The Alivando group of companies will fund the more than Sh400 million investment, which will take between two and three years to complete.
A pilot factory has been set up and has started buying the fruit from farmers who have began to cultivate the crop again after they gave up due to poor earnings in the past.
Alivando chief executive Gary Hannan said that the company had engaged farmers in various parts of the province to improve production of avocado.
He said that the firm had also contracted and trained 1,030 farmers to grow high quality avocado.
The factory produces avocado oil, which is sold in the domestic and export markets where the demand is higher than the current production.
The oil is mainly exported to the UK, Belgium, France, Holland, Russia and Germany and Asia.

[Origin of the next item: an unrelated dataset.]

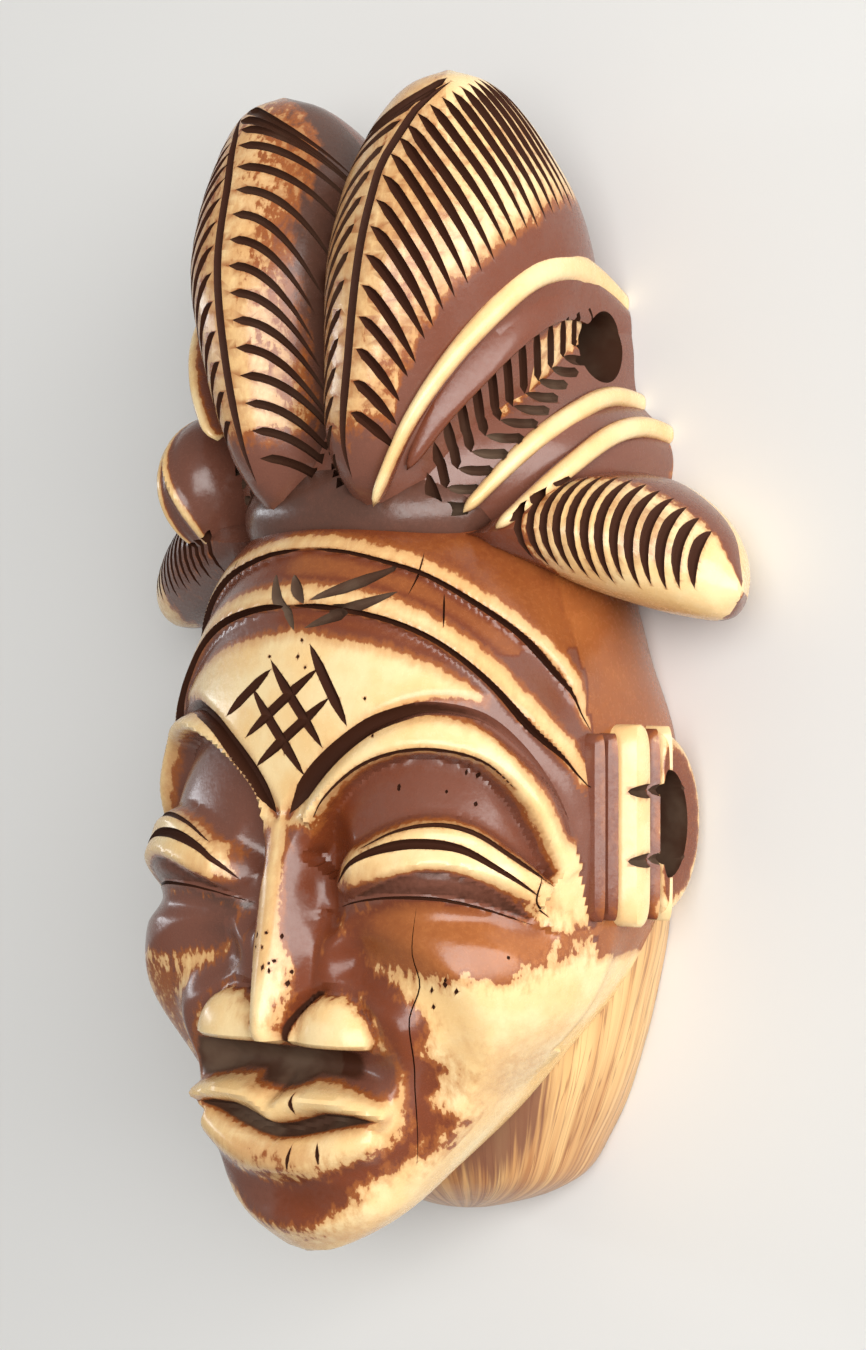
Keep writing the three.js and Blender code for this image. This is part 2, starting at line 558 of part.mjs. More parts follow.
// Grooves part the ear's bars, and two gouges cross them.
function earCuts(side) {
  const line = (from, to, face) => between(from, to, 3, (z, y) => ({
    p: new THREE.Vector3(side * face, y, z),
    n: new THREE.Vector3(side, 0, 0),
  }));
  const gouges = GOUGE_LEVELS.map((level) => cut(line([14.8, level], [3, level], EAR_FACE), 1.7, 0.9));
  return [
    cut(line([BAR_GROOVE, EAR_TOP + 3.4], [BAR_GROOVE, EAR_FOOT - 3], BAR_FACE), 1.1, 0.6),
    cut(line([PLATE_GROOVE, EAR_TOP + 4.4], [PLATE_GROOVE, EAR_FOOT - 5], EAR_FACE), 1.6, 0.7),
    ...gouges,
  ];
}

function cordHole() {
  const bore = new THREE.CylinderGeometry(HOLE_RADIUS, HOLE_RADIUS, HOLE_LENGTH, 20).rotateZ(Math.PI / 2);
  return solid(bore.translate(0, HOLE_LEVEL, HOLE_HEIGHT));
}

// What lies behind the back plane is cut away flat.
function behindBack() {
  return solid(new THREE.BoxGeometry(200, 200, 60).translate(0, 0, -30));
}

// Joins the forms, makes the cuts and gives back one closed geometry.
function carve() {
  let whole = head().add(neck()).add(fan()).add(farRoll());
  for (const side of [1, -1]) {
    for (const piece of [tallCoil(side), ...cords(side), scoop(side), ear(side)]) whole = whole.add(piece);
  }
  const cuts = [...faceCuts(), cordHole(), behindBack()];
  for (const side of [1, -1]) {
    cuts.push(...coilCuts(side), ...herringbone(side), ...scoopCuts(side), ...earCuts(side));
  }
  for (const piece of cuts) whole = whole.subtract(piece);
  const mesh = whole.getMesh();
  const geometry = new THREE.BufferGeometry();
  geometry.setAttribute('position', new THREE.BufferAttribute(new Float32Array(mesh.vertProperties), 3));
  geometry.setIndex(new THREE.BufferAttribute(new Uint32Array(mesh.triVerts), 1));
  return geometry;
}

const BONE = new THREE.MeshStandardMaterial({ color: 0xe8c98e, roughness: 0.32, metalness: 0 });
const miniature = new THREE.Mesh(carve(), BONE);
miniature.name = 'miniature_mask';

const mask = new THREE.Group();
mask.add(miniature);
export default mask;
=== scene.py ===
import json
import math

import bmesh
import bpy
import numpy as np
from mathutils import Matrix, Vector

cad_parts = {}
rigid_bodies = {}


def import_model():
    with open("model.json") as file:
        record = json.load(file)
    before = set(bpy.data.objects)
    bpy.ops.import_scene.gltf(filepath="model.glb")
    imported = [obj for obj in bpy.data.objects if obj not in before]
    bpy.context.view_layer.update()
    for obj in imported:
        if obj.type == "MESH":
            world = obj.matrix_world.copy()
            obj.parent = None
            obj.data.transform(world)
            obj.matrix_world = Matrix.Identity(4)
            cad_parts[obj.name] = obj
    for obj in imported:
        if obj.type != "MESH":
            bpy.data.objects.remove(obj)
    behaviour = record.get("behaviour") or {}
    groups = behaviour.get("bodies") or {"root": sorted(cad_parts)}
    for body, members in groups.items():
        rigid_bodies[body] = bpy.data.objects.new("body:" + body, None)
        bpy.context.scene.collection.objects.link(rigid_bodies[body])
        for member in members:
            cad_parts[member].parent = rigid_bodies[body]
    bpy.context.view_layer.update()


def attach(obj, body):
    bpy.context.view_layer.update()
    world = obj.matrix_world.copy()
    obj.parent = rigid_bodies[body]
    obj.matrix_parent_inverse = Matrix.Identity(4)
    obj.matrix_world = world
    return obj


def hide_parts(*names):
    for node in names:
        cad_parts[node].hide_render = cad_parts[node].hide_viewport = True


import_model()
scene = bpy.context.scene

# Camera. It looks down on the mask as it lies, from the near side of the face, at arm's length
# through a long lens. The chin points down the picture.
YAW = math.radians(36.5)
CAMERA_DISTANCE = 0.230
LENS = 70.53
AIM_SHIFT = 0.0049
AIM_LEVEL = -0.0013
AIM_HEIGHT = 0.017
aim = Vector((AIM_SHIFT * math.cos(YAW), AIM_LEVEL, AIM_HEIGHT - AIM_SHIFT * math.sin(YAW)))
sight = Vector((math.sin(YAW), 0, math.cos(YAW)))
camera_data = bpy.data.cameras.new("camera")
camera_data.lens = LENS
camera_data.clip_start = 0.01
camera = bpy.data.objects.new("camera", camera_data)
camera.location = aim + sight * CAMERA_DISTANCE
camera.rotation_euler = (0, YAW, 0)
scene.collection.objects.link(camera)
scene.camera = camera
scene.view_settings.view_transform = "Standard"

# Floor. A wide sheet of matt pale grey card, with the faint mottle that such card has.
FLOOR_HALF = 2.5
FLOOR_DROP = 0.00005
MOTTLE_SCALE = 6


def plug(tree, node, inputs):
    """Set the inputs of a node to values, or wire them to the outputs of other nodes."""
    for name, value in inputs.items():
        if isinstance(value, bpy.types.NodeSocket):
            tree.links.new(value, node.inputs[name])
        else:
            node.inputs[name].default_value = value


def add_node(tree, kind, inputs):
    node = tree.nodes.new("ShaderNode" + kind)
    plug(tree, node, inputs)
    return node


card = bmesh.new()
bmesh.ops.create_grid(card, x_segments=1, y_segments=1, size=FLOOR_HALF)
bmesh.ops.translate(card, verts=card.verts, vec=(0, 0, -FLOOR_DROP))
floor_mesh = bpy.data.meshes.new("floor")
card.to_mesh(floor_mesh)
card.free()
floor = bpy.data.objects.new("floor", floor_mesh)
scene.collection.objects.link(floor)
pale_card = bpy.data.materials.new("pale_card")
pale_card.use_nodes = True
card_tree = pale_card.node_tree
card_place = add_node(card_tree, "TexCoord", {}).outputs["Object"]
mottle = add_node(card_tree, "TexNoise", {"Vector": card_place, "Scale": MOTTLE_SCALE})
greys = add_node(card_tree, "ValToRGB", {"Fac": mottle.outputs["Fac"]})
greys.color_ramp.elements[0].color = (0.72, 0.72, 0.71, 1)
greys.color_ramp.elements[1].color = (0.76, 0.765, 0.765, 1)
plug(card_tree, card_tree.nodes["Principled BSDF"],
     {"Base Color": greys.outputs["Color"], "Roughness": 0.9, "Specular IOR Level": 0.1})
floor_mesh.materials.append(pale_card)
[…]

“In those countries, there is a high demand for avocado oil,” Mr Hannan said. “We realised that ferrying avocados is expensive but with a local factory, we will minimise the cost as well as favour the farmers.”
The new facility is expected to boost avocado earnings through value addition and benefit farmers.
He said middlemen had been exploiting farmers and promised that the factory would be paying them for their fruit three month before harvest.
He said the region is better placed to produce high quality avocado products noting that those grown in hot, humid climates have saturated fat and too much wax for oil production.
“To meet demand, Alivado needs upwards of 750,000 litres monthly. In the next five years, Kenya should be able to of produce 0.3 million litres of high quality avocado oil monthly for export and local consumption if farmers embrace the practice” he said.
Simon Ngang’a King’ara of Ruiru Chamber of Commerce and Industry, who is also an avocado farmer, said that the factory will offer them better earnings compared to middlemen.
Stephen Gikonyo from Murang’a County said: “ Middlemen buy an avocado fruit from farmers for Sh1 while it costs Sh10 in other countries. This is exploitation, which can be changed to help farmers earn a lot.”
Mr King’ara, who has a plantation with 7,000 avocado trees, said that the factory pays Sh150 for a kilogramme of avocado fruit while the middlemen buy at Sh80.